_Supplied entries_

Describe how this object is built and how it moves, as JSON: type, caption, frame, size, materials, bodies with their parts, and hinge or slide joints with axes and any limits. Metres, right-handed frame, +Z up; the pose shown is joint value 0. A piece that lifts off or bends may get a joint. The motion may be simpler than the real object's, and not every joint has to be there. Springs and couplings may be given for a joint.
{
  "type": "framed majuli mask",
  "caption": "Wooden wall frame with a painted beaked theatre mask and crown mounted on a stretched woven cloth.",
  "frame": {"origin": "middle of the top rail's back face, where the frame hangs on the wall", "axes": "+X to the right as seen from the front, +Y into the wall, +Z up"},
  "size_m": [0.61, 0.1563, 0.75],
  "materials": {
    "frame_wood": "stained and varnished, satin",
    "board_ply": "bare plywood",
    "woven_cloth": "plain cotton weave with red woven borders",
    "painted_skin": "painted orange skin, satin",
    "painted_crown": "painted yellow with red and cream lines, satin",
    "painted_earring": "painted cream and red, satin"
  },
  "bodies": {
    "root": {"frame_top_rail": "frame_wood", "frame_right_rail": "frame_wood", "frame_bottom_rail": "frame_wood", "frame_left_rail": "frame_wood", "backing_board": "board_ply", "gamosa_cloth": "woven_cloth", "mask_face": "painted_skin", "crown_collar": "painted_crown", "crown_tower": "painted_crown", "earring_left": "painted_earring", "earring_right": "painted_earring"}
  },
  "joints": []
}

...

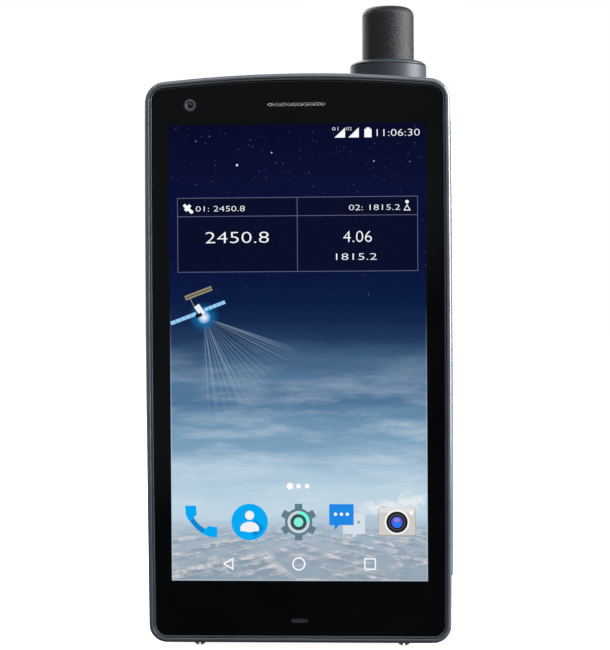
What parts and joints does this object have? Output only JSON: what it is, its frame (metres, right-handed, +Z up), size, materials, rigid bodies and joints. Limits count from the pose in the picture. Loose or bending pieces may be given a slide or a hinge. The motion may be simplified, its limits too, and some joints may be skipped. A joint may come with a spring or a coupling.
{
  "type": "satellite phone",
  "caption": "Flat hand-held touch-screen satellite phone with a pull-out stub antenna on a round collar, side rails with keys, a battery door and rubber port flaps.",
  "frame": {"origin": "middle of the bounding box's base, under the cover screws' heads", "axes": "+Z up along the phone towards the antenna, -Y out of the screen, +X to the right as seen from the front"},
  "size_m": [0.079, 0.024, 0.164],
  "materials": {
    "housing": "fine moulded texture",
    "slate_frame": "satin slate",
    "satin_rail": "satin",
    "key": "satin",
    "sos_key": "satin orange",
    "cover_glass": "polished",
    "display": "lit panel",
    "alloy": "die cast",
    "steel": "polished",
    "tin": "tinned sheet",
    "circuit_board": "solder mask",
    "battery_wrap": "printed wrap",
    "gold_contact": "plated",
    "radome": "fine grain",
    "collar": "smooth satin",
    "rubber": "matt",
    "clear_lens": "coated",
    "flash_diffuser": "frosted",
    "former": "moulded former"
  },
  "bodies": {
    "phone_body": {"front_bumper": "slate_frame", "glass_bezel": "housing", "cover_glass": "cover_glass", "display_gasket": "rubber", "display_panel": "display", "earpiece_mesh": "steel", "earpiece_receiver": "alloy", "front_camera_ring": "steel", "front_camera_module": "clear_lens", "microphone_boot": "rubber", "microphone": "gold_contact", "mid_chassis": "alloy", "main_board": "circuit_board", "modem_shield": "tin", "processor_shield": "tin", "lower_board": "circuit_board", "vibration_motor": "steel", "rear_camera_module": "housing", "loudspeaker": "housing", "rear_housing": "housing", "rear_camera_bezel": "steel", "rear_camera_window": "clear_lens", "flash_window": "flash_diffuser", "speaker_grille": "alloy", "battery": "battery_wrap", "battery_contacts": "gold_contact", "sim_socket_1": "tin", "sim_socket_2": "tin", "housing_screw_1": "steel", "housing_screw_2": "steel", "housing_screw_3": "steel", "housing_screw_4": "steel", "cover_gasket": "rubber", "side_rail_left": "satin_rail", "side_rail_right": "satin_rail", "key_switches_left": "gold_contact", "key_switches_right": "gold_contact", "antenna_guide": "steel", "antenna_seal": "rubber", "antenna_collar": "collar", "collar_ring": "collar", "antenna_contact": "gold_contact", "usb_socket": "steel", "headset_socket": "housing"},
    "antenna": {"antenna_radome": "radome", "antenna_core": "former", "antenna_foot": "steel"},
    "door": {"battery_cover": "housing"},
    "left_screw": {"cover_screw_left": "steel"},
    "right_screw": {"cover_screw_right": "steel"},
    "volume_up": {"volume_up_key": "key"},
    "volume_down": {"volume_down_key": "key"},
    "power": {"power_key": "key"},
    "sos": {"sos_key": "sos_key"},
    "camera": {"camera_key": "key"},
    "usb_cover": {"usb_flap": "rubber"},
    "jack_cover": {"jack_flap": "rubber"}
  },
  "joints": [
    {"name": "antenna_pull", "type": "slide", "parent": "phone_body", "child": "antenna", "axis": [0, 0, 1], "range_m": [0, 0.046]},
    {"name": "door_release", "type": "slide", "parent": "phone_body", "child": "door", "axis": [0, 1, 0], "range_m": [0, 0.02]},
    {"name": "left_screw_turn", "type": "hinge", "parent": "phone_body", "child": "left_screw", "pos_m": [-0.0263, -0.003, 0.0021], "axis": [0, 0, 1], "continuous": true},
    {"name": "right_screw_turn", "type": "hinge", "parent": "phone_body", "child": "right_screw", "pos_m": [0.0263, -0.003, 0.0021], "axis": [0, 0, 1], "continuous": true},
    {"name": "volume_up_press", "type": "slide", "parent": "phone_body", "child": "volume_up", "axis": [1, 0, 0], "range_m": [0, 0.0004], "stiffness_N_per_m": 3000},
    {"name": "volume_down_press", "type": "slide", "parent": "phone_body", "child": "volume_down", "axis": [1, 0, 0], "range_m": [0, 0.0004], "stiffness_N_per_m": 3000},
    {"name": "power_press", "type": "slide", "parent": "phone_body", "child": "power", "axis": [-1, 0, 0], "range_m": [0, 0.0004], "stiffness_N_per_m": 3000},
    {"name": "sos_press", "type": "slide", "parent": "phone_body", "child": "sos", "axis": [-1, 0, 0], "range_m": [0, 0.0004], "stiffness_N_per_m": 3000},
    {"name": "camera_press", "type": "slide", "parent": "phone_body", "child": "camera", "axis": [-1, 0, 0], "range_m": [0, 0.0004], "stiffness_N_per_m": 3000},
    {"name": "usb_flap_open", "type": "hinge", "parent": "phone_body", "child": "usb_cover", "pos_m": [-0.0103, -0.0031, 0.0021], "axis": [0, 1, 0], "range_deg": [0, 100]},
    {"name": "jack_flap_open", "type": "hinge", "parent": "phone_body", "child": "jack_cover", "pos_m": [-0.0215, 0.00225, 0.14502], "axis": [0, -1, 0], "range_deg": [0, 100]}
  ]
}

* * *

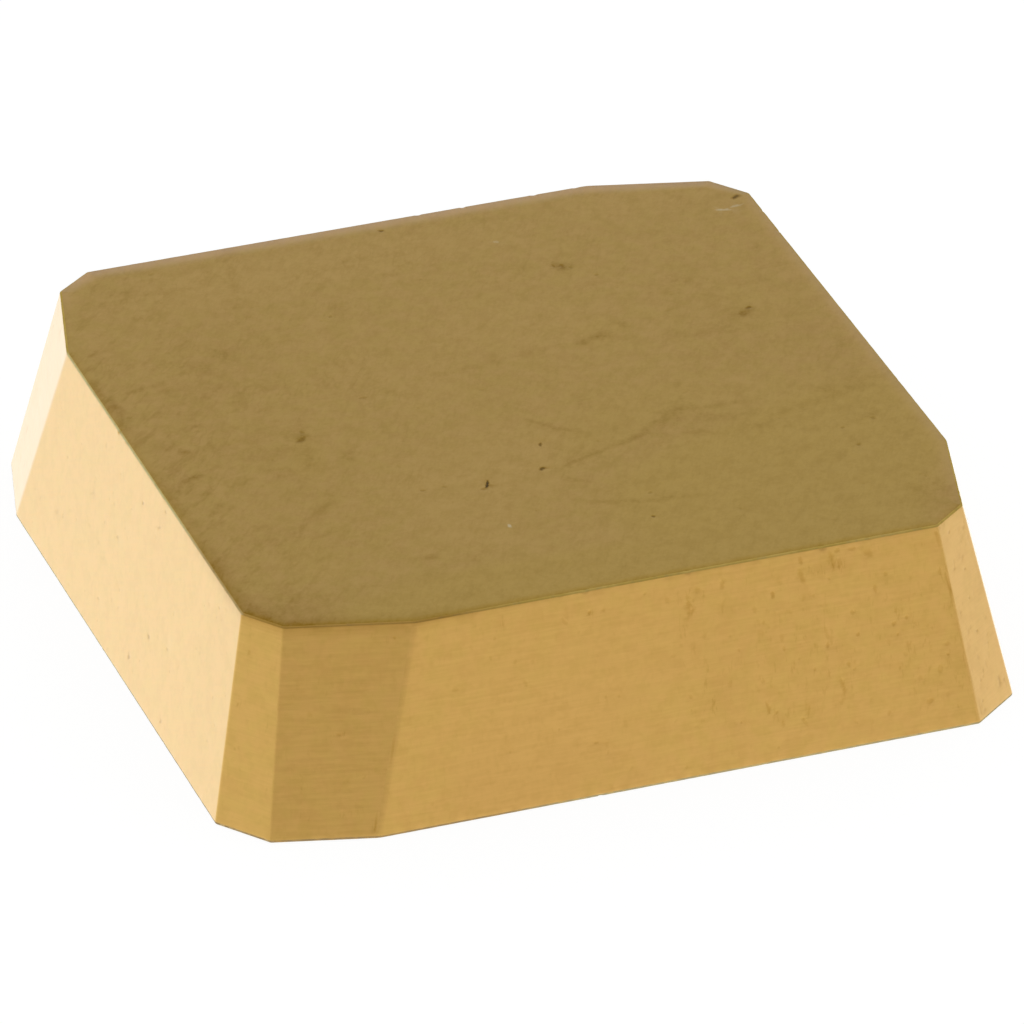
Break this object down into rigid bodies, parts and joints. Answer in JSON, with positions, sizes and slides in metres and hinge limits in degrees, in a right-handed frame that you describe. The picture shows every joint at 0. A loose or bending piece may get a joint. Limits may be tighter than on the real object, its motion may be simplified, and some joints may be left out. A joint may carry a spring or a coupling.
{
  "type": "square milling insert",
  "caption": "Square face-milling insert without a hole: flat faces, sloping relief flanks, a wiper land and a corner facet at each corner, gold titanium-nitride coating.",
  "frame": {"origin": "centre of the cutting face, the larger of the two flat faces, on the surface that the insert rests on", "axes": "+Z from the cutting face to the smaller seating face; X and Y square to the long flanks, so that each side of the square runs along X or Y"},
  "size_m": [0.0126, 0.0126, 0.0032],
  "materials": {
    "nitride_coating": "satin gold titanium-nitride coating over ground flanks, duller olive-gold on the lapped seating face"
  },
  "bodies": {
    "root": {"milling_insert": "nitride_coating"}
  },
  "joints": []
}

_Task details_
Of the lines above, how many include the word "bending"? Reply with the number alone.

_Complete answer_
2